Page last updated at 16:55 GMT, Wednesday, 28 January 2009

Toyota considers short work week

Toyota factory
Job losses are not included in the proposed measures

Production could be cut at one of the UK's major car manufacturers as sales slump in the global downturn.

Toyota said it was considering introducing a shorter working week and completely suspending production in a bid to reduce costs.

The firm, which employs 3,900 in Derbyshire and 600 in Flintshire, has already suspended night shifts and is planning two 14-day shutdowns.

A spokesman said no changes had been confirmed and discussions were ongoing.

Toyota spokesman Steve Carter added any cuts would affect both sites but were necessary to try to safeguard jobs.

Right now the company is discussing options with employees but redundancies are not on the agenda
Mark Tami MP, Alyn and Deeside MP

Mr Carter said: "Our employees recognise further action is needed to maintain the employment levels at the factory.

"But redundancies are not included in the measures which have been put forward by the company."

Last week the firm denied rumours of job cuts in the US and UK after experiencing a 4% drop in global sales.

It is expected to declare its first-ever loss, which is likely to to be over £1bn, at the end of the financial year.

Factories in Japan have also been temporarily closed in an effort to reduce the stock of unsold vehicles.

'Doom and gloom'

Last month, the company announced it had put on hold is planned £88m investment in a new Auris 1.3 litre NR engine at its engine plant in Flintshire. Production had been due to start later this year.

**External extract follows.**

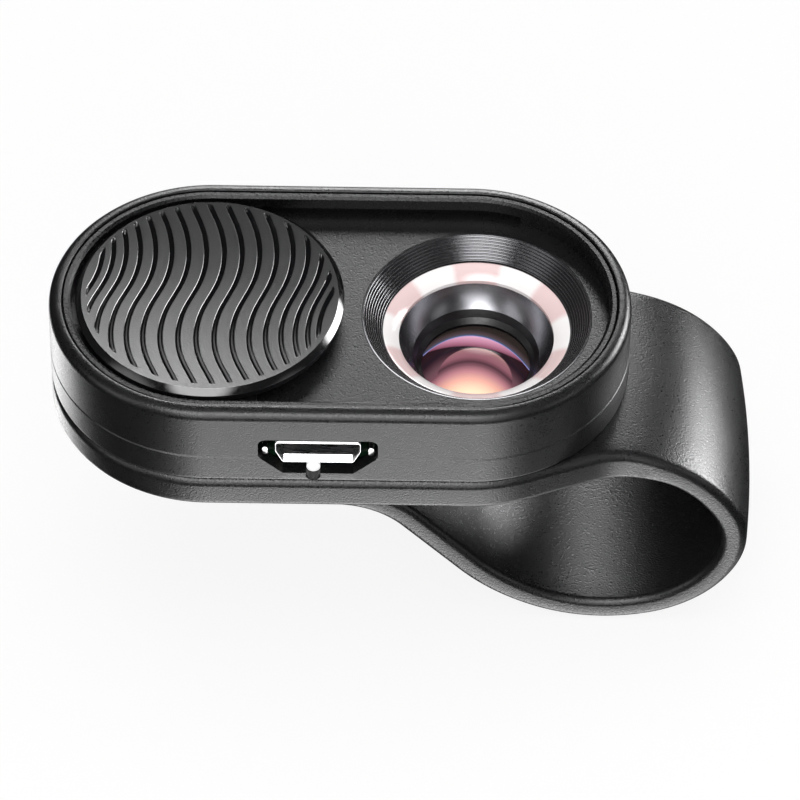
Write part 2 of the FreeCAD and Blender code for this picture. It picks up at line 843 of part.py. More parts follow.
def make_rear_lens():
    """Plano-convex glass with its crown towards the phone's camera."""
    reach = size("glass_radius")
    clear = reach - size("retainer_wall")
    return turned_ring("rear_lens", [
        (0, rear_bottom - size("rear_crown"), cap_radius(clear, size("rear_crown"))),
        (clear, rear_bottom),
        (reach, rear_bottom),
        (reach, spacer_bottom),
        (0, spacer_bottom),
    ])


def make_retaining_ring():
    reach = size("glass_radius")
    bore = reach - size("retainer_wall") + size("slip")
    low = rear_bottom - size("retainer_length")
    return turned_ring("retaining_ring", [
        (bore, low), (reach, low), (reach, rear_bottom), (bore, rear_bottom)])


# Board, cell and small electrical pieces

def make_main_board():
    body = new_body("main_board")
    outline = sketch_on(body, "board_outline", "XY_Plane", board_bottom)
    draw_stadium(outline, left_x, right_x, cavity_radius - size("board_gap"))
    extrude(body, "Pad", "board_sheet", outline, size("board_thickness"))
    holes = sketch_on(body, "board_holes", "XY_Plane", board_top)
    draw_circle(holes, lens_x, 0, size("diffuser_radius") + size("cup_wall") + size("board_hole_play"))
    extrude(body, "Pocket", "board_drilled", holes, size("board_thickness"))
    notches = sketch_on(body, "board_notches", "XY_Plane", board_top)
    for x, y in boss_places:
        draw_circle(notches, x, y, size("boss_radius") + size("board_gap"))
    extrude(body, "Pocket", "board_notched", notches, size("board_thickness"))
    return body


def make_ring_leds():
    """Lights in a ring round the lens, one solid each, under the diffuser."""
    count = int(size("light_count").value)
    ring = (size("diffuser_radius") + size("cup_wall") + size("funnel_foot_radius") + size("diffuser_rim")) / 2
    lights = []
    for number in range(count):
        light = Part.makeBox(
            size("light_width").value, size("light_length").value, size("light_height").value,
            FreeCAD.Vector(ring.value - size("light_width").value / 2, -size("light_length").value / 2, 0))
        light.rotate(FreeCAD.Vector(0, 0, 0), FreeCAD.Vector(0, 0, 1), (number + 0.5) * 360 / count)
        lights.append(light)
    group = document.addObject("Part::Feature", "ring_leds")
    group.Label = "ring_leds"
    group.Shape = Part.makeCompound(lights)
    group.Placement = FreeCAD.Placement(FreeCAD.Vector(0, 0, board_top.value), FreeCAD.Rotation())
    return group


def make_board_parts():
    """The cell on the board, the charger and the cover's switch in the row behind the port."""
    cell_high = -size("cell_right")
    half = size("cell_width") / 2
    shift = size("cell_shift")
    base = board_top + size("cell_play")
    cell = block("battery_cell", cell_high - size("cell_length"), cell_high,
                 shift - half, shift + half, base, base + size("cell_height"))
    row = -size("chip_row")
    side = size("chip_side") / 2
    chip_x = left_x - size("chip_left")
    chip = block("charge_chip", chip_x - side, chip_x + side, row - side, row + side,
                 board_top, board_top + size("chip_height"))
    long_half = size("sensor_length") / 2
    short_half = size("sensor_width") / 2
    sensor = block("hall_sensor", left_x - long_half, left_x + long_half, row - short_half, row + short_half,
                   board_top, board_top + size("sensor_height"))
    led_half = size("led_length") / 2
    led_front = -(housing_radius - size("pipe_inset") - size("pipe_length") - size("slip") * 2)
    led = block("indicator_led", window_x - led_half, window_x + led_half,
                led_front, led_front + size("led_depth"), board_bottom - size("led_height"), board_bottom)
    return [cell, chip, sensor, led]


def make_light_pipe():
    pipe = document.addObject("Part::Cylinder", "light_pipe")
    pipe.Label = "light_pipe"
    pipe.setExpression("Radius", (size("window_radius") - size("pipe_play")).formula)
    pipe.setExpression("Height", size("pipe_length").formula)
    pipe.Placement = FreeCAD.Placement(FreeCAD.Vector(0, 0, 0), FreeCAD.Rotation(FreeCAD.Vector(1, 0, 0), 90))
    back = housing_radius - size("pipe_inset") - size("pipe_length")
    pipe.setExpression("Placement.Base.x", window_x.formula)
    pipe.setExpression("Placement.Base.y", (-back).formula)
    pipe.setExpression("Placement.Base.z", window_z.formula)
    return pipe


# Charging port

def usb_corners(inset):
    """The receptacle's section: wide at the top, with slanted lower corners."""
    half = size("usb_width") / 2 - inset
    foot = size("usb_foot_width") / 2 - inset / 2
    top = usb_bottom + size("usb_height") - inset
    side = usb_bottom + size("usb_side") + inset / 4
    bottom = usb_bottom + inset
    return [
        (port_x - foot, bottom), (port_x + foot, bottom), (port_x + half, side),
        (port_x + half, top), (port_x - half, top), (port_x - half, side)]


def make_usb_shell():
    body = new_body("usb_shell")
    outline = sketch_on(body, "usb_outline", "XZ_Plane", -usb_face)
    draw_outline(outline, usb_corners(as_length(0)))
    extrude(body, "Pad", "usb_block", outline, size("usb_length"), True)
    mouth = sketch_on(body, "usb_mouth_outline", "XZ_Plane", -usb_face)
    draw_outline(mouth, usb_corners(size("usb_wall")))
    extrude(body, "Pocket", "usb_mouth", mouth, size("usb_length") - size("usb_wall"))
    return body


def make_usb_tongue():
    half = size("tongue_width") / 2
    top = usb_bottom + size("usb_height") - size("usb_wall") * 2
    back = usb_face + size("usb_length") - size("usb_wall")
    return block("usb_tongue", port_x - half, port_x + half, back - size("tongue_length"), back,
                 top - size("tongue_thickness"), top)


# Spring clip: plate, flare, loop and arm in one moulding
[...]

Alyn and Deeside MP Mark Tami said he had been assured that workers' jobs were safe.

He said: "Toyota has the finest reputation for quality engineering and there is no doubt that once the economy has recovered it will be at the forefront of new technologies.

"Right now the company is discussing options with employees, but redundancies are not on the agenda."

Martin Fry, an employee representative at Deeside plant, said workers had been told the company was seeking to reduce its wage bill by between 10 and 20%, which could mean workers being put on a four or a four-and-a-half day week.

He said Toyota was open to suggestions because it was trying to avoid lay offs but on current production levels the firm had 1,200 "surplus" employees between Deeside and the Burnaston assembly plant.

Residents in nearby Queensferry were worried about the impact on the Flintshire area.

Grocer Barry Whittle said "Quite a lot of people come off the industrial estate into Queensferry because there's a lot of food places here so it affects everybody.

"There are jobs going at Corus in Shotton so this is another blow."

Andrew Beck who runs a bathroom and tiles business said: "It's all doom and gloom at the moment. The two biggest employers in the area are Airbus and Toyota so this will have a big effect on Queensferry. It seems like a sign of the times.

Another resident Jennie Hughes said: "It's the not knowing that's the worst, I know people who just don't know if they'lll still have a job on Monday."